- Dallas-based technical, professional and construction services firm Jacobs Engineering group posted revenue of $3.6 billion in the fourth quarter of 2021, a 1.9% increase from $3.5 billion tallied in the fourth quarter of 2020.
- Jacobs' fiscal year 2021 revenue increased $500 million, or 3.7%, compared to 2020 to hit $14.1 billion. During the year, the company's revenue came from these sectors: civil (34%), defense (25%), international (18%), intelligence (15%) and commercial (8%).
- Jacobs' backlog rose $2.8 billion in the fourth quarter to a record-high $26.6 billion year-over-year, a 12% increase. Sequentially, backlog grew 4.7% from $25.4 billion in the third quarter of 2021. At the end of 2019, before the COVID-19 pandemic began, Jacobs' backlog sat at $22.6 billion.

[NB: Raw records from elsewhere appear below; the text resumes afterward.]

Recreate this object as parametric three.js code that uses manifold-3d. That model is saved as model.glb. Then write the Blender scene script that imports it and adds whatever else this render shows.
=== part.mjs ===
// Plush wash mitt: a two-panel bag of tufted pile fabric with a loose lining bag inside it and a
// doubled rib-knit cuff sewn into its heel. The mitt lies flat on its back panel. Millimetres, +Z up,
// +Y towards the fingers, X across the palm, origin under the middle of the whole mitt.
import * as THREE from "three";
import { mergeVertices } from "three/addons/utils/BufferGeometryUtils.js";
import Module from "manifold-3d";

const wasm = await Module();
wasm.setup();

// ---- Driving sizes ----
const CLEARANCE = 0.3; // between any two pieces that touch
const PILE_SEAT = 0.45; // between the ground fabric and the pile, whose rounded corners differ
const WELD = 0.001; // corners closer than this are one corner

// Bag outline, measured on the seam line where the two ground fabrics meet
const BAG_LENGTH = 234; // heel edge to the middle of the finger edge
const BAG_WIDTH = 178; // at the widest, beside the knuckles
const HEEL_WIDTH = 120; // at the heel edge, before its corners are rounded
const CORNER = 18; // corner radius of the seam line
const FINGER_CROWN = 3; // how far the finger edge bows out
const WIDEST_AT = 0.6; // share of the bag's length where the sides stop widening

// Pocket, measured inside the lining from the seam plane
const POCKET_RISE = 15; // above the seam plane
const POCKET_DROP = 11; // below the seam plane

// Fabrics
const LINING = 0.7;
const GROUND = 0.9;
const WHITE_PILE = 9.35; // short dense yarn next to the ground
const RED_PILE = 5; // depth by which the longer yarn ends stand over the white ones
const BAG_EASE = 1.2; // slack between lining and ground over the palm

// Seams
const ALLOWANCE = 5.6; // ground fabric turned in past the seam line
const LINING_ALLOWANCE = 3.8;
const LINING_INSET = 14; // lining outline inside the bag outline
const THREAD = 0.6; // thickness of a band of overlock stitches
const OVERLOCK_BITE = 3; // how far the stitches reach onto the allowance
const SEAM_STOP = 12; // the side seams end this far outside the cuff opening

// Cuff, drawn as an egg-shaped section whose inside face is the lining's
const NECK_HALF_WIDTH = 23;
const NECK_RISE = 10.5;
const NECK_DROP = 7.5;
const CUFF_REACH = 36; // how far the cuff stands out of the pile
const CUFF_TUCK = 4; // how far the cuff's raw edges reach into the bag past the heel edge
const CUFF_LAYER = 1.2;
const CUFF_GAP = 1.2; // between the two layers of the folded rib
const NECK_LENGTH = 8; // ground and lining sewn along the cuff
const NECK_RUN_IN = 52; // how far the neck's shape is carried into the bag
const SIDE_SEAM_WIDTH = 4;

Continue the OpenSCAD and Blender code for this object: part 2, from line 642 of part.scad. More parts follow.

While fourth-quarter results took center stage on Jacobs' earnings call last week, a deeper strategy change is occurring at the company. As part of that process, the company has "aligned investment resources to capture three multi-decade growth opportunities: global infrastructure modernization, climate response and the digitization of industry," CEO Steve Demetriou said on the call.
The company is "taking a transformational approach to executing against these opportunities," Demetriou said, noting that more information will be forthcoming at an investor event in early March.
Demetriou also noted the passage of the $1.2 trillion Infrastructure Investment and Jobs Act provided clarity for the spending environment going forward. "We now have certainty surrounding the unprecedented U.S. infrastructure funding," he said on the call.
Recently, stock market analysts pointed to Jacobs as one of the firms that stand to benefit the most from the infrastructure package. Matt Arnold, senior equity analyst for St. Louis-based financial services firm Edward Jones, said that the company's foothold in the transportation, water and environmental markets put it in a strong position.
During the Jacobs earnings call, President and CFO Kevin Berryman said infrastructure funding should start hitting the company's books by mid-2022.
"We expect mid-single-digit reported revenue growth in the first quarter of fiscal 2022 with an acceleration in the second half of our fiscal year driven by U.S. infrastructure spending and the ramp-up of new awards in our CMS [critical mission solutions] business," Berryman said.
But infrastructure won't be the only driver of business. In addition, the need for additional semiconductor manufacturing capacity and post-pandemic life sciences needs should boost Jacobs' advanced facilities business, the executives said.
"And more broadly, global infrastructure modernization and national security needs are accelerating as our government and commercial clients address the challenges of climate change, advancement of the digitization strategies and increasing cyber threats," Demetriou said on the call.
Jacobs is currently working on a "further optimization" of its real estate footprint as it plans for revenue growth. In the process, the company is identifying space that it intends to abandon or market for sublease. In fiscal 2022, it could accrue up to $70 million in potential charges for these plans.
"Our new footprint will facilitate virtual work options that leverage new technology and more collaborative workspaces in our offices," Berryman said on the earnings call.
Jacobs executives also provided updates on a number of large projects, including:
- 5G: With 5G cellular technology investments from clients like AT&T, Verizon, DirecTV, T-Mobile and Dish Network, the company is seeing strong demand in its telecom business. The infrastructure bill includes $2.5 billion for the 5G rollout at U.S. military bases, which should provide more opportunities for the company.
- Army: Jacobs was awarded a multi-year contract by the U.S. Army's Engineer Research and Development Center to integrate nature-based solutions designed to grow climate resilience across defense department facilities.
- Rikers Island: Jacobs was selected to reimagine New York's Rikers Island correctional facilities. As the first phase in a 20-year program across the entire city, the company will consolidate four aging wastewater facilities into a 1-billion-gallon-per-day water resource recovery facility with a renewable energy hub.